Just as its twofold nature gives rise to various effects in the upper region, so here it causes two varieties of bodies. We maintain that there are two exhalations, one vaporous the other smoky, and there correspond two kinds of bodies that originate in the earth, ‘fossiles’ and metals. The heat of the dry exhalation is the cause of all ‘fossiles’. Such are the kinds of stones that cannot be melted, and realgar, and ochre, and ruddle, and sulphur, and the other things of that kind, most ‘fossiles’ being either coloured lye or, like cinnabar, a stone compounded of it. The vaporous exhalation is the cause of all metals, those bodies which are either fusible or malleable such as iron, copper, gold. All these originate from the imprisonment of the vaporous exhalation in the earth, and especially in stones. Their dryness compresses it, and it congeals just as dew or hoar-frost does when it has been separated off, though in the present case the metals are generated before that segregation occurs. Hence, they are water in a sense, and in a sense not.
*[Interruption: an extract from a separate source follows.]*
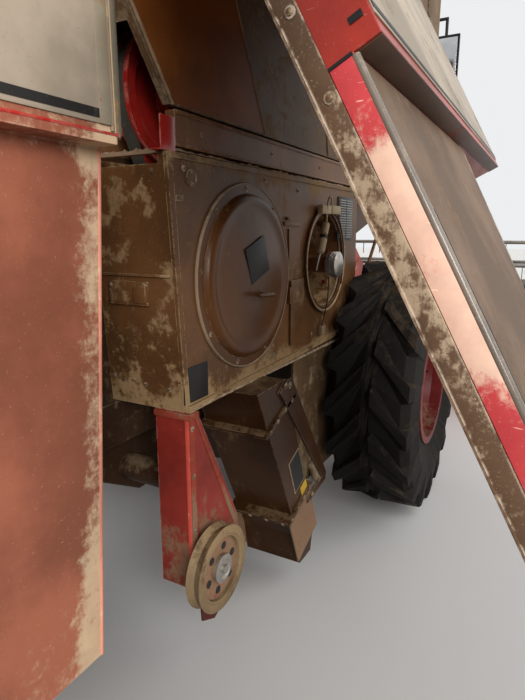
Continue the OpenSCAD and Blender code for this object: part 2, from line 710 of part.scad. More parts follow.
// Rings from the tread's middle to a bead: place across and radius between lugs, the same two on
// a lug, and 1 where the ring trails the lug's inner end
function lug_rings(r, half_tread, seat_r, half_w) = [
    [14, r - lug_h, 14, r - lug_h, 0],
    [30, r - lug_h, 22, r, 0],
    [half_tread - 60, r - lug_h - 4, half_tread - 16, r - 8, 1],
    [half_tread - 18, r - 80, half_tread - 4, r - 72, 1],
    [half_tread, seat_r + 0.5 * (r - seat_r), half_tread, seat_r + 0.5 * (r - seat_r), 1],
    [half_w, seat_r + 40, half_w, seat_r + 40, 1],
    [half_w, bead_r(seat_r), half_w, bead_r(seat_r), 1]];
// Radius of a bead's corners, so that its longest side still clears the round seat
function bead_r(seat_r) = (seat_r + eps) / cos(lug_gap / 2);
function lug_point(ring, side, k) = let (
        station = lug_stations[k % len(lug_stations)],
        stagger = side > 0 ? 0.5 : 0,
        share = floor(k / len(lug_stations)) + station[0] - lug_stations[1][0] + stagger,
        angle = 270 + share * 360 / lug_pitches + ring[4] * lug_sweep,
        at = station[1] == 1 ? [ring[2], ring[3]] : [ring[0], ring[1]])
    [at[1] * cos(angle), side * at[0], at[1] * sin(angle)];

// A tyre with chevron lugs round Y
module lugged_tyre(d, w, seat_r, half_w) {
    half = lug_rings(d / 2, w / 2, seat_r, half_w);
    last = len(half) - 1;
    rings = 2 * len(half);
    points = [for (i = [0:rings - 1], k = [0:lug_count - 1])
        i <= last ? lug_point(half[last - i], -1, k) : lug_point(half[i - last - 1], 1, k)];
    faces = [for (i = [0:rings - 1], k = [0:lug_count - 1]) let (
            a = i * lug_count + k,
            b = i * lug_count + (k + 1) % lug_count,
            c = (i + 1) % rings * lug_count + (k + 1) % lug_count,
            d = (i + 1) % rings * lug_count + k)
        each [[a, b, c], [a, c, d]]];
    polyhedron(points, faces);
}

front_seat_r = 330;
front_half_w = front_tyre_w / 2 - 40;
rear_seat_r = 203;
rear_half_w = rear_tyre_w / 2 - 25;
rib_w = (rear_tyre_w - 40) / 5;

module front_place(side) translate([0, side * front_track_y, front_z]) mirror([0, side > 0 ? 1 : 0, 0])
    children();
module rear_place(side) translate([rear_x, side * rear_track_y, rear_z])
    mirror([0, side > 0 ? 1 : 0, 0]) children();

module rim_front(side) color(paint_red) front_place(side)
    rim(front_seat_r, front_half_w, 70, 120);
module rim_rear(side) color(paint_red) rear_place(side) rim(rear_seat_r, rear_half_w, 35, 75);
module tyre_front(side) color(rubber) front_place(side)
    lugged_tyre(front_tyre_d, front_tyre_w, front_seat_r, front_half_w);
module tyre_rear(side) color(rubber) rear_place(side)
    tyre(rear_tyre_d, rear_tyre_w, rear_seat_r, rear_half_w);

module feeder_house() color(paint_red) {
    difference() {
        union() {
            bar_y(feeder_x, feeder_z, feeder_r, -feeder_y, feeder_y);
            across([[feeder_x + 137, feeder_z + 209], [header_back_x, 880], [header_back_x, 260],
                [feeder_x - 120, feeder_z - 219], [feeder_x - 100, feeder_z]],
                -feeder_y, feeder_y);
        }
        box([1700, -feeder_y + 40, 330], [header_back_x + 10, feeder_y - 40, 800]);
    }
    both_sides() {
        bar_y(feeder_x, feeder_z, 40, feeder_y, feeder_y + 60);
        box([lift_eye_x - 50, lift_y + 30, lift_eye_z - 20], [lift_eye_x + 50, lift_y + 50, 760]);
    }
}

module header_table() color(paint_red) {
    difference() {
        box([header_back_x, -header_y + 40, header_low_z], [header_back_x + 40, header_y - 40,
            header_top_z]);
        box([header_back_x - 10, -feeder_y + 40, 330], [header_back_x + 60, feeder_y - 40, 800]);
    }
    box([header_back_x + 40, -header_y + 40, 120], [3000, header_y - 40, 170]);
    both_sides() difference() {
        across([[header_back_x, header_low_z], [header_back_x, header_top_z], [2500, header_top_z],
            [3000, 520], [3700, 150], [divider_tip_x, 90], [3500, header_low_z]],
            header_y - 40, header_y);
        bar_y(auger_x, auger_z, 30 + run_gap, header_y - 50, header_y + 10);
    }
    for (y = [-1500, 1500]) difference() {
        across([[header_back_x, header_top_z], [header_back_x + 40, header_top_z],
            [reel_pivot_x + 50, reel_pivot_z + 50], [reel_pivot_x - 50, reel_pivot_z + 50]],
            y - 15, y + 15);
        bar_y(reel_pivot_x, reel_pivot_z, 35 + run_gap, y - 20, y + 20);
    }
}

module cutter_bar() color(steel) {
    box([3000, -header_y + 40, 120], [3060, header_y - 40, 150]);
    for (i = [-13:13]) translate([3060, i * 152, 120]) linear_extrude(24)
        polygon([[0, -18], [90, -4], [100, 0], [90, 4], [0, 18]]);
}

module header_auger() color(steel) {
    tube_y = header_y - 60;
    bar_y(auger_x, auger_z, 150, -tube_y, tube_y);
    bar_y(auger_x, auger_z, 30, -header_y + 5, header_y - 5);
    both_sides() translate([auger_x, 520, auger_z]) rotate([-90, 0, 0])
        linear_extrude(tube_y - 520, twist = 360 * 3, slices = 48, $fn = 6)
            translate([140, -20]) square([auger_r - 140, 40]);
}

module reel_arms() color(paint_red) {
    bar_y(reel_pivot_x, reel_pivot_z, 35, -header_y, header_y);
    both_sides() difference() {
        across([[reel_pivot_x - 45, reel_pivot_z - 45], [reel_pivot_x + 45, reel_pivot_z - 45],
            [reel_x + 60, reel_z - 50], [reel_x + 60, reel_z + 50],
            [reel_pivot_x - 45, reel_pivot_z + 45]], header_y - 40, header_y);
        bar_y(reel_pivot_x, reel_pivot_z, 35, header_y - 50, header_y + 10);
        bar_y(reel_x, reel_z, 20 + run_gap, header_y - 50, header_y + 10);
    }
}

module reel() color(steel) {
    reel_y = header_y - 90;
    bar_y(reel_x, reel_z, 60, -reel_y, reel_y);
    bar_y(reel_x, reel_z, 20, -header_y + 5, header_y - 5);
    for (y = [-0.96, -0.33, 0.33, 0.96]) for (i = [0:5])
        translate([reel_x, y * reel_y, reel_z]) rotate([0, i * 60 + 30, 0])
            box([40, -6, -14], [reel_r - 5, 6, 14]);
    for (i = [0:5]) translate([reel_r * cos(i * 60 + 30), 0, reel_r * sin(i * 60 + 30)]) {
        bar_y(reel_x, reel_z, 18, -reel_y + 10, reel_y - 10);
        for (j = [-10:10]) translate([reel_x, j * 190, reel_z - tine_l])
            box([-4, -4, 0], [4, 4, tine_l - 5]);
    }
}

module lift_place() translate([lift_x, 0, lift_z]) rotate([0, -lift_angle, 0]) children();

module lift_barrels() color(paint_red) for (side = [-1, 1]) translate([0, side * lift_y, 0])
    lift_place() difference() {
        union() {
            rotate([0, 90, 0]) cylinder(r = 45, h = 800);
            bar_y(0, 0, 45, -25, 25);
            bar_y(0, 0, 20, -74, 74);
        }
        translate([60, 0, 0]) rotate([0, 90, 0]) cylinder(r = 25 + run_gap, h = 800);
    }

module lift_rods() color(steel) for (side = [-1, 1]) translate([0, side * lift_y, 0])
    lift_place() {
        translate([150, 0, 0]) rotate([0, 90, 0]) cylinder(r = 25, h = lift_l - 150);
        bar_y(lift_l, 0, 40, -22, 22);
    }

module placed() translate([place_x, 0, 0]) children();

placed() chassis();
placed() front_axle();
placed() rear_axle();
placed() threshing_body();
placed() straw_hood();
placed() straw_walkers();
placed() cleaning_shoe();
placed() right_housing();
placed() side_plate();
placed() drum_cover();
placed() belt_tensioner();
placed() returns_leg();
placed() grain_elevator();
placed() foot_pulley();
placed() grain_tank();
placed() tank_sills();
placed() drive_pulley();
placed() left_drives();
placed() engine_block();
placed() engine_cover();
placed() cab_shell();
placed() cab_glass();
placed() cab_roof();
placed() cab_door();
placed() driver_station();
placed() cab_platform();
placed() handrail();
placed() mirrors();
placed() exhaust();
placed() engine_screen();
placed() lamps();
placed() rear_panel_right();
placed() rear_panel_left();
placed() right_door();
placed() left_door();
placed() straw_deflector();
placed() unloading_auger();
placed() knuckle_right();
placed() knuckle_left();
placed() tie_rod();
placed() rim_front(-1);  // rim_front_right
placed() rim_front(1);  // rim_front_left
placed() rim_rear(-1);  // rim_rear_right
placed() rim_rear(1);  // rim_rear_left
placed() tyre_front(-1);  // tyre_front_right
placed() tyre_front(1);  // tyre_front_left
placed() tyre_rear(-1);  // tyre_rear_right
placed() tyre_rear(1);  // tyre_rear_left
placed() feeder_house();
placed() header_table();
placed() cutter_bar();
placed() header_auger();
placed() reel_arms();
placed() reel();
placed() lift_barrels();
placed() lift_rods();
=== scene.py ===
# %% [markdown]
# A combine harvester, dressed over its construction model. The camera stands at the right flank
# behind the propped side door, as the photograph was taken, and looks forward along the drives.

# %% The frame and the tools
import math
from functools import partial

import bmesh
import bpy
from mathutils import Matrix, Vector


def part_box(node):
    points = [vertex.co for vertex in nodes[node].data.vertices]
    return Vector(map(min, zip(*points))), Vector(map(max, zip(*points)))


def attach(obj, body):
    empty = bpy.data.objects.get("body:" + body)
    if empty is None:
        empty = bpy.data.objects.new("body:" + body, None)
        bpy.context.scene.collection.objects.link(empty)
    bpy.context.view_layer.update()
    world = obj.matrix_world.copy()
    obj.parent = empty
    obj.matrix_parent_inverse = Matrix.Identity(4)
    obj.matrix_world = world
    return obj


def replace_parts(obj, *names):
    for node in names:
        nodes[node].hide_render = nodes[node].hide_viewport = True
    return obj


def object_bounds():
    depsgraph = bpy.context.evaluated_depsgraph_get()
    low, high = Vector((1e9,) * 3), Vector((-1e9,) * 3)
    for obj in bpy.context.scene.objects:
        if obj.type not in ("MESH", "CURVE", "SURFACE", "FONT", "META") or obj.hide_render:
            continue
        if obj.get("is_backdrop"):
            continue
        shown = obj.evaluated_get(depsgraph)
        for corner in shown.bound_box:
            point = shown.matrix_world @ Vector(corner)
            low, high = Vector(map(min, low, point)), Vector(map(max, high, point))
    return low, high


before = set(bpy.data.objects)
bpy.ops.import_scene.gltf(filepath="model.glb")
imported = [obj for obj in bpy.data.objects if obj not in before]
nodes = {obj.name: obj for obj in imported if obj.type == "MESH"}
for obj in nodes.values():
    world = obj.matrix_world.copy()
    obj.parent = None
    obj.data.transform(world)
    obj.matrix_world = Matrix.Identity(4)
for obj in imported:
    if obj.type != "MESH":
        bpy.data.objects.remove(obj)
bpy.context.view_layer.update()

# %% [markdown]
# The camera comes first, because every later choice is judged through it. A phone was held at
# eye height, turned towards the machine's middle line and tipped down a little.

# %% The camera
FOCAL_PX, LONG_SIDE_PX, SENSOR = 530.0, 700.0, 36.0
EYE = (-3.15, -1.96, 1.60)
TURN_LEFT, TIP_DOWN = math.radians(28.4), math.radians(12.4)
AXLE_X = (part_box("tyre_front_right")[0].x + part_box("tyre_front_right")[1].x) / 2


def at(x, y, z):
    """A place measured from the front axle on the ground, in the frame of the whole machine."""
    return Vector((AXLE_X + x, y, z))


def add_camera():
    data = bpy.data.cameras.new("view")
    data.sensor_width = SENSOR
    data.lens = FOCAL_PX / LONG_SIDE_PX * SENSOR
    data.clip_start = 0.02
    camera = bpy.data.objects.new("view", data)
    bpy.context.collection.objects.link(camera)
    camera.location = at(*EYE)
    camera.rotation_euler = (math.pi / 2 - TIP_DOWN, 0, TURN_LEFT - math.pi / 2)
    bpy.context.scene.camera = camera
    return camera


print("camera at", tuple(add_camera().location))

# %% [markdown]
# A finish is a small network of nodes. Noise that reads the object's own coordinates gives broad
# dust, fine specks and streaks that run down. A Bevel node finds edges, where paint wears first.
# The helpers below add one node each, so that a finish reads as a short recipe.


# %% Node helpers
def feed(tree, socket, value):
    if isinstance(value, bpy.types.NodeSocket):
        tree.links.new(value, socket)
    elif isinstance(value, tuple):
        socket.default_value = (*value, 1)
    else:
        socket.default_value = value


def noise(tree, scale, detail=4.0, rough=0.6, stretch=(1, 1, 1)):
    mapping = tree.nodes.new("ShaderNodeMapping")
    mapping.inputs["Scale"].default_value = stretch
    tree.links.new(tree.nodes.new("ShaderNodeTexCoord").outputs["Object"], mapping.inputs["Vector"])
    node = tree.nodes.new("ShaderNodeTexNoise")
    node.inputs["Scale"].default_value = scale
    node.inputs["Detail"].default_value = detail
    node.inputs["Roughness"].default_value = rough
    tree.links.new(mapping.outputs["Vector"], node.inputs["Vector"])
    return node.outputs["Fac"]


def share(tree, value, low, high):
    """0 where the value is at low, 1 where it is at high, and smooth between."""
    node = tree.nodes.new("ShaderNodeMapRange")
    node.interpolation_type = "SMOOTHSTEP"
    feed(tree, node.inputs["Value"], value)
    node.inputs["From Min"].default_value = low
    node.inputs["From Max"].default_value = high
    return node.outputs["Result"]


def calc(kind, tree, a, b):
    node = tree.nodes.new("ShaderNodeMath")
    node.operation = kind
    feed(tree, node.inputs[0], a)
    feed(tree, node.inputs[1], b)
    return node.outputs["Value"]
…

Their matter was that which might have become water, but it can no longer do so: nor are they, like savours, due to a qualitative change in actual water. Copper and gold are not formed like that, but in every case the evaporation congealed before water was formed. Hence, they all (except gold) are affected by fire, and they possess an admixture of earth; for they still contain the dry exhalation.

This is the general theory of all these bodies, but we must take up each kind of them and discuss it separately.